═══ Information shown

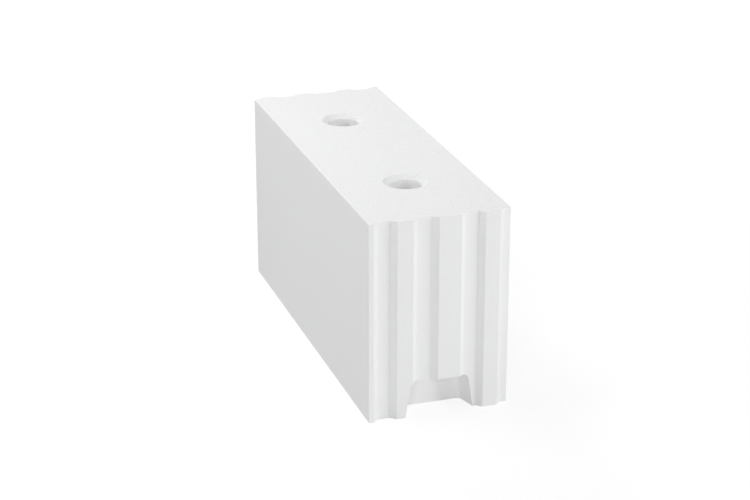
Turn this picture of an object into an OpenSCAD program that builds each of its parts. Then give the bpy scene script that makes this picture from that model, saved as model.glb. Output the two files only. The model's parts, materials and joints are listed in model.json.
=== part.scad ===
// Calcium silicate block for thin-bed masonry.
// X runs along the block, Y across it and Z up. The origin is the middle of the bed face.
// Both ends have one ridged outline: the tongues of a block enter the grooves of the next one in the wall.
// Left and right are those of someone who faces the +X end, so left is -Y and right is +Y.

/* [Block] */
// Length, the same along every line from end to end
block_l = 498; // [300:1:650]
// Width, which is the thickness of the wall
block_w = 175; // [150:1:300]
// Height
block_h = 249; // [120:1:300]

/* [End profile] */
// Depth of the grooves below the faces of the tongues
profile_depth = 6; // [2:0.5:12]
// Width of the slope between a tongue and a groove
flank_w = 6; // [1:0.5:8]
// Width of the slope on the left of the middle tongue
middle_flank_w = 7.5; // [1:0.5:10]
// Width of the narrow tongue along the left edge
edge_tongue_w = 6; // [2:0.5:10]
// Width of the floor of the left groove
left_groove_w = 16.5; // [8:0.5:20]
// Width of the face of the left tongue
left_tongue_w = 19.5; // [8:0.5:24]
// Width of the floor of the inner groove
inner_groove_w = 18; // [8:0.5:22]
// Width of the floor of the right groove
right_groove_w = 17.5; // [8:0.5:22]
// Width of the face of the right tongue
right_tongue_w = 18; // [8:0.5:22]
// Width of the floor of the open groove along the right edge
edge_groove_w = 8.5; // [2:0.5:12]

/* [Lifting holes] */
// Distance between the axes of the lifting holes
hole_spacing = 250; // [120:1:400]
// Diameter of the shaft of a lifting hole
shaft_d = 39; // [20:0.5:60]
// Diameter of the funnel of a lifting hole in the top face
mouth_d = 54.5; // [40:0.5:80]
// Depth of the funnel
funnel_depth = 5; // [2:0.5:20]

/* [Grip pockets] */
// Width of the mouth of a grip pocket along the bed face
pocket_w = 88; // [60:1:110]
// Height of the mouth
pocket_h = 44; // [25:1:80]
// Depth of the pocket from the outermost plane of the end
pocket_depth = 32; // [20:1:60]
// Distance of the middle of the pocket to the right of the middle of the block
pocket_offset = 2; // [-10:0.5:10]
// Angle between a side wall and the vertical
pocket_lean = 9; // [0:0.5:15]
// Angle at which the side walls close in towards the back
pocket_draft = 14; // [0:0.5:20]
// Angle at which the roof falls towards the back
roof_fall = 9.5; // [0:0.5:20]
// Radius of the rounded corners
pocket_r = 7; // [2:0.5:10]

/* [Hidden] */
$fn = 96;
pocket_fn = 32;
// How far a cutting shape reaches past the face that it opens
overlap = 5;
// Thickness of the slices that a pocket is stretched between
slice = 0.01;

// Planes of the tongues and of the groove floors at the +X end
tongue_x = (block_l + profile_depth) / 2;
groove_x = tongue_x - profile_depth;

// Edges of the strips of an end, from each side of the block to the middle tongue
edge_tongue_end = -block_w / 2 + edge_tongue_w;
left_groove_start = edge_tongue_end + flank_w;
left_groove_end = left_groove_start + left_groove_w;
left_tongue_start = left_groove_end + flank_w;
left_tongue_end = left_tongue_start + left_tongue_w;
inner_groove_start = left_tongue_end + flank_w;
inner_groove_end = inner_groove_start + inner_groove_w;
middle_tongue_start = inner_groove_end + middle_flank_w;
edge_groove_start = block_w / 2 - edge_groove_w;
right_tongue_end = edge_groove_start - flank_w;
right_tongue_start = right_tongue_end - right_tongue_w;
right_groove_end = right_tongue_start - flank_w;
right_groove_start = right_groove_end - right_groove_w;
middle_tongue_end = right_groove_start - flank_w;

// Outline of the +X end, from left to right
end_outline = [
    [tongue_x, -block_w / 2],
    [tongue_x, edge_tongue_end],
    [groove_x, left_groove_start],
    [groove_x, left_groove_end],
    [tongue_x, left_tongue_start],
    [tongue_x, left_tongue_end],
    [groove_x, inner_groove_start],
    [groove_x, inner_groove_end],
    [tongue_x, middle_tongue_start],
    [tongue_x, middle_tongue_end],
    [groove_x, right_groove_start],
    [groove_x, right_groove_end],
    [tongue_x, right_tongue_start],
    [tongue_x, right_tongue_end],
    [groove_x, edge_groove_start],
    [groove_x, block_w / 2],
];

// The same outline one block length back, from right to left
far_outline = [for (i = [len(end_outline) - 1:-1:0]) end_outline[i] - [block_l, 0]];

// Half the width of a pocket at the height of the bed face, at a distance in front of its back wall
function pocket_half_w(front) = pocket_w / 2 - (pocket_depth - front) * tan(pocket_draft);

// Height of the roof of a pocket, at a distance in front of its back wall
function roof_z(front) = pocket_h - (pocket_depth - front) * tan(roof_fall);

// How much a side wall moves towards the middle from the bed face up to a height
function lean_in(z) = z * tan(pocket_lean);

// A lifting hole: a shaft through the whole height with a shallow funnel at the top
module lifting_hole() {
    rotate_extrude()
        polygon([
            [0, -overlap],
            [shaft_d / 2, -overlap],
            [shaft_d / 2, block_h - funnel_depth],
            [mouth_d / 2, block_h],
            [mouth_d / 2, block_h + overlap],
            [0, block_h + overlap],
        ]);
}

// Rounded upright corners of the back of a pocket, one on each side
module pocket_back() {
    top_z = roof_z(pocket_r) - pocket_r;
    for (side = [-1, 1]) {
        translate([pocket_r, side * (pocket_half_w(pocket_r) - lean_in(top_z) - pocket_r), top_z])
            sphere(r = pocket_r, $fn = pocket_fn);
        translate([pocket_r, side * (pocket_half_w(pocket_r) - pocket_r), -overlap])
            cylinder(r = pocket_r, h = slice, $fn = pocket_fn);
    }
}

// Front of a pocket, just past the end of the block: two rounded corners above two sharp ones
module pocket_front() {
    front = pocket_depth + overlap;
    top_z = roof_z(front) - pocket_r;
    for (side = [-1, 1]) {
        translate([front, side * (pocket_half_w(front) - lean_in(top_z) - pocket_r), top_z])
            rotate([0, 90, 0])
                cylinder(r = pocket_r, h = slice, $fn = pocket_fn);
        translate([front, side * (pocket_half_w(front) - lean_in(-overlap)), -overlap])
            cube(slice, center = true);
    }
}

// A grip pocket in the foot of the +X end, open at the front and below
module grip_pocket() {
    translate([tongue_x - pocket_depth, pocket_offset, 0])
        hull() {
            pocket_back();
            pocket_front();
        }
}

module block() {
    color("whitesmoke")
        difference() {
            linear_extrude(height = block_h)
                polygon(concat(end_outline, far_outline));
            for (side = [-1, 1])
                translate([side * hole_spacing / 2, 0, 0])
                    lifting_hole();
            grip_pocket();
            mirror([1, 0, 0])
                grip_pocket();
        }
}

block();
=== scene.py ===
"""A calcium silicate block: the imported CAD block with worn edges, rough lifting holes and a sandy surface."""

import json
import math

import bmesh
import bpy
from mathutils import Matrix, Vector, noise


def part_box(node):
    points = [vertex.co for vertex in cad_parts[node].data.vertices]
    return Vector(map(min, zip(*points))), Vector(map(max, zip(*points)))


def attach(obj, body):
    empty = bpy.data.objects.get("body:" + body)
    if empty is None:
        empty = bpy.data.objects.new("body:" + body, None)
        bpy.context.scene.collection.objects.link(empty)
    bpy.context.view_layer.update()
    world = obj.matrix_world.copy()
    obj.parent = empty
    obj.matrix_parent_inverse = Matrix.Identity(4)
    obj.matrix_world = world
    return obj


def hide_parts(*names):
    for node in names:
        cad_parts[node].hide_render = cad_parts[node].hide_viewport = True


MM = 0.001

# Joining and cutting the CAD mesh
WELD = 0.001 * MM  # corners closer than this are one
SLACK = 0.3 * MM  # how far a corner may lie off the circle or the level that it belongs to
FLAT_ANGLE = math.radians(0.2)  # faces that turn less than this are one flat side
SHARP_ANGLE = math.radians(20)  # sides that turn more than this meet in an edge that gets rounded
WORN_ANGLE = math.radians(12)  # after the rounding, edges that turn more than this are worn
EDGE_ROUND = 0.2 * MM  # how far the rounding of an edge reaches
EDGE_FACETS = 2  # facets across the rounding of an edge
ARC_PROFILE = 0.5  # makes the rounding an arc
STEP = 1.8 * MM  # spacing of the finest cuts, on the top and along the roundings
END_STEPS, WALL_STEPS, BED_STEPS = 3, 5, 6  # spacing of the cuts on the other sides, in the finest steps

# Facets of a lifting hole
HOLE_FACETS = 96  # round it
FUNNEL_RINGS = 5  # down its funnel
SHAFT_RINGS, RING_STEP = 19, 2 * MM  # down the upper part of its shaft

# Telling the sides apart, by how much of a normal points along an axis
SQUARE_ON = 0.99  # more than this: flat and facing along the axis
NEARLY_SQUARE_ON = 0.9  # more than this: a corner of such a side
OBLIQUE = 0.5  # more than this, lengthwise: a strip of an end, or a flank of one of its grooves
ACROSS = 0.3  # less than this: facing across the axis
WALL_AREA, END_AREA = 0.01, 0.0001  # least areas of a wall face and of a strip of an end, in square metres
SIDE_DEPTH = 1 * MM  # a face or a corner nearer than this to the top or the bed is part of it

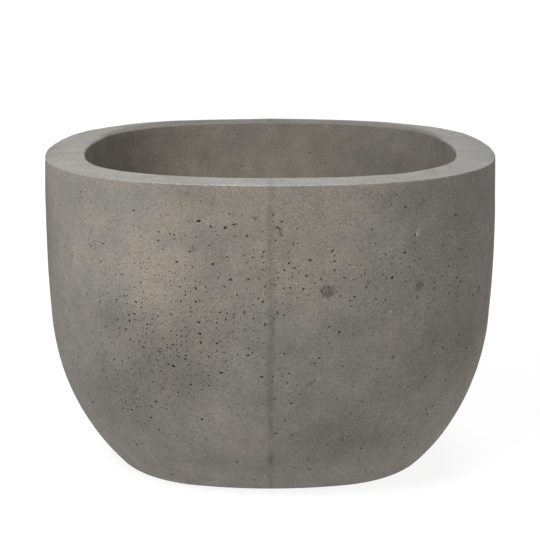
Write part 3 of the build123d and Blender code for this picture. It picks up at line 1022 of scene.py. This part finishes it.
def studio_floor():
    """A white floor that takes a faint shadow and fades into the white behind it."""
    mesh = bpy.data.meshes.new("studio_floor")
    ways = ((-1, -1), (1, -1), (1, 1), (-1, 1))
    corners = [(x * FLOOR_HALF, y * FLOOR_HALF, -FLOOR_GAP) for x, y in ways]
    mesh.from_pydata(corners, [], [(0, 1, 2, 3)])
    floor = bpy.data.objects.new("studio_floor", mesh)
    bpy.context.scene.collection.objects.link(floor)
    g = Graph("studio_white")
    away = g.tree.nodes.new("ShaderNodeVectorMath")
    away.operation = "LENGTH"
    g.put(away.inputs[0], g.place)
    glow = g.fit(away.outputs["Value"], FLOOR_NEAR, FLOOR_FAR, FLOOR_GLOW, 1.0)
    g.shader.inputs["Emission Color"].default_value = rgb(1, 1, 1)
    g.put(g.shader.inputs["Emission Strength"], glow)
    mesh.materials.append(g.finish(rgb(FLOOR_WHITE, FLOOR_WHITE, FLOOR_WHITE), 1.0, specular=0.0))


def white_room():
    """A world that looks white behind the object but lights it only softly."""
    world = bpy.data.worlds.new("white_room")
    world.use_nodes = True
    bpy.context.scene.world = world
    tree = world.node_tree
    background = tree.nodes["Background"]
    seen = tree.nodes.new("ShaderNodeLightPath").outputs["Is Camera Ray"]
    strength = tree.nodes.new("ShaderNodeMapRange")
    tree.links.new(seen, strength.inputs[0])
    strength.inputs[3].default_value = SKY_LIGHT
    strength.inputs[4].default_value = SKY_SEEN
    tree.links.new(strength.outputs[0], background.inputs["Strength"])
    background.inputs["Color"].default_value = rgb(1, 1, 1)


def soft_light(name, azimuth, elevation, distance, size, power):
    """An area light that looks at the tub: azimuth 0 is behind the camera and 90 is to the right."""
    light = bpy.data.lights.new(name, "AREA")
    light.shape = "DISK"
    light.size = size
    light.energy = power
    lamp = bpy.data.objects.new(name, light)
    bpy.context.scene.collection.objects.link(lamp)
    target = Vector((0, 0, RIM_Z * 0.6))
    turn, rise = math.radians(azimuth), math.radians(elevation)
    way = Vector((math.sin(turn) * math.cos(rise), -math.cos(turn) * math.cos(rise), math.sin(rise)))
    lamp.location = target + way * distance
    lamp.rotation_euler = (-way).to_track_quat("-Z", "Y").to_euler()


# Azimuth and elevation in degrees, distance and size in metres, power in watts
LIGHTS = {
    "key_light": (-36, 52, 3.0, 1.5, 105.0),
    "back_light": (150, 50, 3.0, 1.5, 48.0),
    "right_fill": (75, 30, 3.0, 1.8, 9.0),
}


def camera():
    """A camera in front of the tub and above its rim, which looks down a little."""
    view = bpy.data.objects.new("camera", bpy.data.cameras.new("camera"))
    view.data.lens = CAMERA_LENS
    view.data.sensor_width = 36.0
    view.location = (CAMERA_SIDE, -CAMERA_DISTANCE, RIM_Z + CAMERA_RISE)
    view.rotation_euler = (math.pi / 2 - CAMERA_TILT, 0, 0)
    bpy.context.scene.collection.objects.link(view)
    bpy.context.scene.camera = view


tub = build_tub()
dress(tub, MATERIALS["planter_shell"])
dress_frame()
studio_floor()
white_room()
for name, setting in LIGHTS.items():
    soft_light(name, *setting)
camera()
bpy.context.scene.view_settings.view_transform = "Standard"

══════

> _Exercise details_:
Retype exactly what runs from the line containing "front and below" through the line containing "for node in", both lines included, and stop there.

> _Finished task_:
// A grip pocket in the foot of the +X end, open at the front and below
module grip_pocket() {
    translate([tongue_x - pocket_depth, pocket_offset, 0])
        hull() {
            pocket_back();
            pocket_front();
        }
}

module block() {
    color("whitesmoke")
        difference() {
            linear_extrude(height = block_h)
                polygon(concat(end_outline, far_outline));
            for (side = [-1, 1])
                translate([side * hole_spacing / 2, 0, 0])
                    lifting_hole();
            grip_pocket();
            mirror([1, 0, 0])
                grip_pocket();
        }
}

block();
=== scene.py ===
"""A calcium silicate block: the imported CAD block with worn edges, rough lifting holes and a sandy surface."""

import json
import math

import bmesh
import bpy
from mathutils import Matrix, Vector, noise


def part_box(node):
    points = [vertex.co for vertex in cad_parts[node].data.vertices]
    return Vector(map(min, zip(*points))), Vector(map(max, zip(*points)))


def attach(obj, body):
    empty = bpy.data.objects.get("body:" + body)
    if empty is None:
        empty = bpy.data.objects.new("body:" + body, None)
        bpy.context.scene.collection.objects.link(empty)
    bpy.context.view_layer.update()
    world = obj.matrix_world.copy()
    obj.parent = empty
    obj.matrix_parent_inverse = Matrix.Identity(4)
    obj.matrix_world = world
    return obj


def hide_parts(*names):
    for node in names:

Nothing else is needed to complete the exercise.